While there, Kie represented Haiti and worked on issues such as how to help raise awareness for indigenous women in their home countries and how to help women and young women receive an education. “We took those issues and applied them to our own situations and reservations at home to see how we might come up with solutions for our own tribe,” she said.

Haiti’s proposal was chosen as one of the top four submitted, and they were able to include two of their own issues regarding access to water and women’s education into the final presentation delivered by students representing Pakistan to the actual UN body.

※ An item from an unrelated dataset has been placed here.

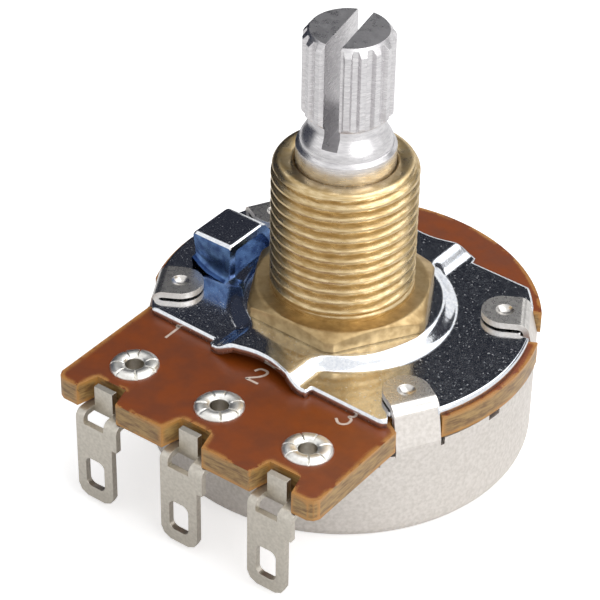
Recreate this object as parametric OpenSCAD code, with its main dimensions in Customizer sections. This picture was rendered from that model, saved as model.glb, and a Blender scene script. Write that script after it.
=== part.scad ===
// Panel potentiometer, 24 mm class, with a split knurled shaft and three solder lugs.
// The origin is on the shaft axis, in the plane of the hex shoulder that meets the panel.
// +Z runs up the shaft, +X along the row of lugs, and the lugs are on the -Y side.

/* [Bushing] */
// Major diameter of the threaded bushing
bushing_d = 9; // [8.6:0.1:9.4]
// Height of the bushing above its hex shoulder
bushing_h = 9; // [7:0.5:10]
// Pitch of the thread
thread_pitch = 0.75; // [0.5:0.25:1]
// Depth of the thread
thread_depth = 0.4; // [0.3:0.05:0.45]
// Width of the hex shoulder across its flats
hex_af = 11; // [10.4:0.2:12]
// Thickness of the hex shoulder
hex_t = 1.1; // [0.9:0.1:1.3]
// Radial play between the shaft and the bore
bore_play = 0.03; // [0.02:0.01:0.08]

/* [Shaft] */
// Diameter of the shaft in its bearing
shaft_d = 6.1; // [5.9:0.05:6.3]
// Height of the shaft's end above the hex shoulder
shaft_top = 17.8; // [16.5:0.1:20]
// Diameter over the knurl's teeth
knurl_d = 5.5; // [5.3:0.1:5.8]
// Depth of the knurl's teeth
knurl_depth = 0.28; // [0.15:0.01:0.4]
// Number of teeth around the knurl
knurl_teeth = 18; // [16:1:24]
// Height of the knurl's lower end
knurl_z = 12.55; // [12.2:0.05:13.5]
// Diameter of the neck under the knurl
neck_d = 4.5; // [4.2:0.1:5]
// Width of the sawn slot
slot_w = 1; // [0.8:0.1:1.2]
// Height of the slot's floor
slot_z = 10.9; // [10.6:0.1:12]
// Turn of the slot from the Y axis
slot_turn = 12; // [0:1:45]

/* [Front plate] */
// Step from the can's wall in to the plate's round sides
plate_inset = 0.65; // [0.5:0.05:1]
// Thickness of the plate's sheet
plate_t = 0.6; // [0.5:0.05:0.7]
// Height by which the middle disc and ridge are pressed up
press_h = 0.6; // [0.4:0.05:0.8]
// Radius of the pressed disc's flat top
disc_r = 6.1; // [5.8:0.1:6.2]
// Half width of the pressed ridge at its foot
ridge_w = 3.7; // [3.3:0.1:3.9]
// Front edge of the flat sheet, measured from the axis
plate_front = 7.9; // [7.6:0.1:8.4]
// Rear edge of the flat sheet, measured from the axis
plate_rear = 8.65; // [8.2:0.05:9]
// Height of the locating lug above the shoulder plane
locator_h = 0.8; // [0.6:0.1:1.4]

/* [Board] */
// Thickness of the laminate
board_t = 1.5; // [1.3:0.1:1.6]
// Step from the can's wall out to the board's round edge
board_lip = 0.05; // [0:0.01:0.1]
// Half width of the tongue that carries the lugs
tongue_w = 9.65; // [9.4:0.05:9.9]
// Reach of the tongue in front of the row of rivets
tongue_reach = 3.6; // [3.3:0.1:3.9]

/* [Terminals] */
// Spacing of the three terminals
pitch = 6.5; // [6.3:0.05:6.7]
// Step from the can's wall out to the row of rivets
rivet_out = 0.05; // [0:0.05:0.3]
// Thickness of the lug's sheet
lug_t = 0.4; // [0.35:0.05:0.6]
// Width of the lug at its solder end
lug_w = 2.75; // [2.6:0.05:3.2]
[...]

“It was so neat to be in there in those chairs where all those people from different countries sit,” said Kie. “It also opened my eyes to see that there’s so much that goes on behind the scenes.”

One of the most memorable moments for Kie came at the end when the indigenous delegation introduced themselves to the forum.

“There was one girl in the back crying. She hugged us and thanked us for representing our indigenous people,” said Kie. “She was Samoan from Hawaii and she was crying because she was so proud to see other indigenous kids there too. The experience was just bringing awareness to Indigenous youth that they do have a voice, they do have an option to go out and put themselves in these big situations where all these different countries come together to talk about huge important things. It’s important to see indigenous people involved in that too.”

As Kie heads off to Arizona State University next year to study criminology and sociology, she will take those lessons learned from the Model UN experience with her. In addition to being more active on behalf of the youth in her tribe, Kie also has recently shared her experience and resources with CRMS students. At a recent All School Meeting, for instance, she showed a video about missing and murdered indigenous women to help raise awareness among her peers.

“It’s something not everyone knows about that there are so many open cases of missing women,” said Kie, whose friend’s cousin is among the missing. “I shared the video to be informative. In a way that’s what I went to New York for, just to bring awareness and show how we are here.”